Getting real RS-232 hardware running at 115200 baud reliably is a significant challenge. The electrical standard is very sensitive to noise, there is no attempt at canceling induced noise and no attempt at creating an impedance-matched transmission line. The maximum recommended cable length at 9600 baud is only 50 feet. At 115200 only very short cables will do in practice. To go further you need a different approach, like RS-422's differential signals.
This is all ancient history and doesn't exactly apply to modern hardware anymore. True serial hardware based on a UART chip like 16550 have been disappearing rapidly and replaced by USB emulators. Which have a custom driver to emulate a serial port. They do accept a baudrate selection but just ignore it for the USB bus itself, it only applies to the last half-inch in the dongle you plug in the device. Whether or not the driver accepts 115200 as the maximum value is a driver implementation detail, they usually accept higher values.
The maximum speed is limited by the specs of the UART hardware.

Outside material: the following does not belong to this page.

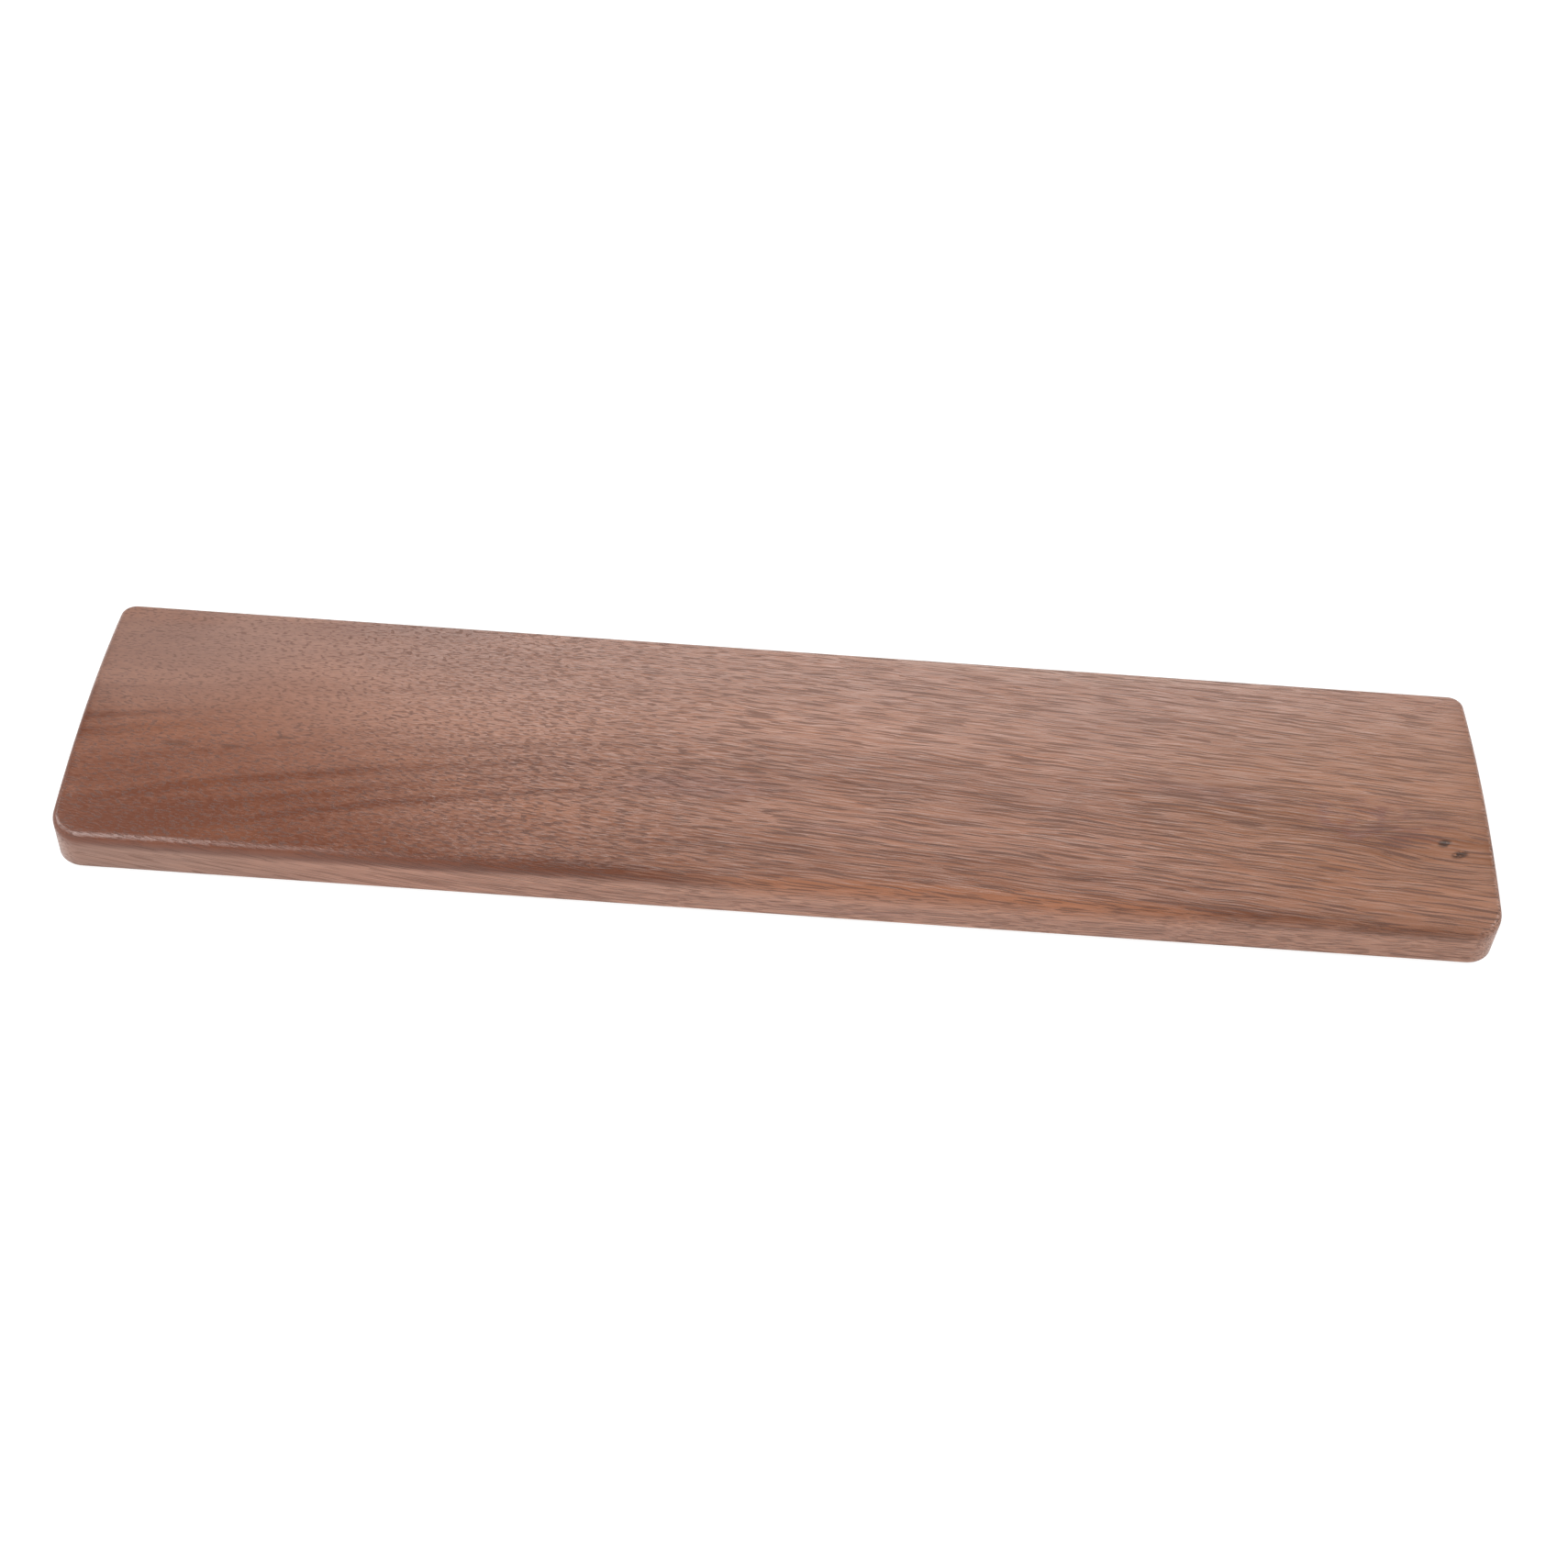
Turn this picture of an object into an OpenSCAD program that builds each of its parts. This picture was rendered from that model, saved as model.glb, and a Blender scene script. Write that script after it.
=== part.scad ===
// Wrist rest for a keyboard: a solid walnut board with an arched top that slopes down to
// the palm side. It stands on six rubber feet, glued into shallow pockets in its underside.
//
// Frame: +X runs along the board to the user's right, -Y faces the user, +Z is up. The
// origin is the middle of the footprint, at the height of the surface the feet stand on.

/* [Board] */
// Length of the board, end to end
board_length = 360; // [240:1:460]
// Depth of the board, from the palm side to the keyboard side
board_depth = 80; // [60:1:110]
// Thickness of the board at the crest of its top
board_height = 18; // [15:0.5:30]
// Radius of the arched top, seen from an end
arch_radius = 245; // [180:1:600]
// Distance from the middle of the board back to the crest of the arch
crest_offset = 20; // [0:1:30]

/* [Edges and corners] */
// Radius of the two corners on the palm side, seen from above
front_corner_radius = 7.5; // [5:0.5:15]
// Radius of the two corners on the keyboard side, seen from above
back_corner_radius = 4; // [2.5:0.5:15]
// Round on the top edge of the palm side, where the wrists roll over it
palm_round = 2.8; // [1:0.1:4]
// Round on the top edge of both ends and of the keyboard side
rim_round = 1.5; // [0.5:0.1:2.4]

/* [Feet] */
// Diameter of a rubber foot
foot_diameter = 12; // [8:0.5:16]
// Thickness of a rubber foot
foot_thickness = 2.2; // [1.8:0.1:4]
// How far the feet stand out below the board
foot_stand_out = 1; // [0.5:0.1:1.5]
// Round on the lower edge of a foot
foot_edge_round = 0.4; // [0.1:0.1:0.6]
// Distance from an end of the board to the middle of its outer feet
foot_end_inset = 26; // [14:1:60]
// Distance from a long side of the board to the middle of its feet
foot_side_inset = 15; // [12:1:26]

/* [Pockets and glue] */
// Clearance between a foot and the wall of its pocket, all round
pocket_clearance = 0.3; // [0.1:0.05:0.8]
// Thickness of the adhesive disc between a foot and the floor of its pocket
adhesive_thickness = 0.2; // [0.1:0.05:0.5]
// How much smaller the adhesive disc is than the foot, in radius
adhesive_margin = 0.5; // [0:0.1:1.5]

/* [Hidden] */
$fn = 96;
arch_facets = 720;     // sides of the large arch in the preview mesh
cut_over = 1;          // how far a cutting shape runs past the solid that it cuts
corner_step = 22.5;    // turn between the bars that round the top edge at a corner
end_bars = 6;          // bars that round the arched top edge of an end

half_length = board_length / 2;
half_depth = board_depth / 2;
board_top = foot_stand_out + board_height;
arch_axis = [0, crest_offset, board_top - arch_radius];
foot_radius = foot_diameter / 2;
pocket_top = foot_thickness + adhesive_thickness;
foot_x = half_length - foot_end_inset;
foot_y = half_depth - foot_side_inset;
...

I believe the "classical" PC UART (the 16550) in modern implementations can handle at least 1.5 Mbps. If you use a USB-based serial adapter, there's no 16550 involved and the limit is instead set by the specific chip(s) used in the adapter, of course.
I regularly use a RS232 link running at 460,800 bps, with a USB-based adapter.
In response to the comment about clocking (with a caveat: I'm a software guy): asynchronous serial communication doesn't transmit the clock (that's the asynchronous part right there) along with the data. Instead, transmitter and receiver are supposed to agree beforehand about which bitrate to use.
A start bit on the data line signals the start of each "character" (typically a byte, but with start/stop/parity bits framing it). The receiver then starts sampling the data line in order to determine if its a 0 or a 1. This sampling is typically done at least 16 times faster than the actual bit rate, to make sure it's stable. So for a UART communicating at 460,800 bps like I mentioned above, the receiver will be sampling the RX signal at around 7.4 MHz. This means that even if you clock the actual UART with a raw frequency f, you can't expect it to reliably receive data at that rate. There is overhead.
Yes it is possible to run at higher speeds but the major limitation is the environment, in a noisy environment there will be more corrupt data limitating the speed. Another limitation is the length of the cable between the devices, you may need to add a repeater or some other device to strengthen the signal.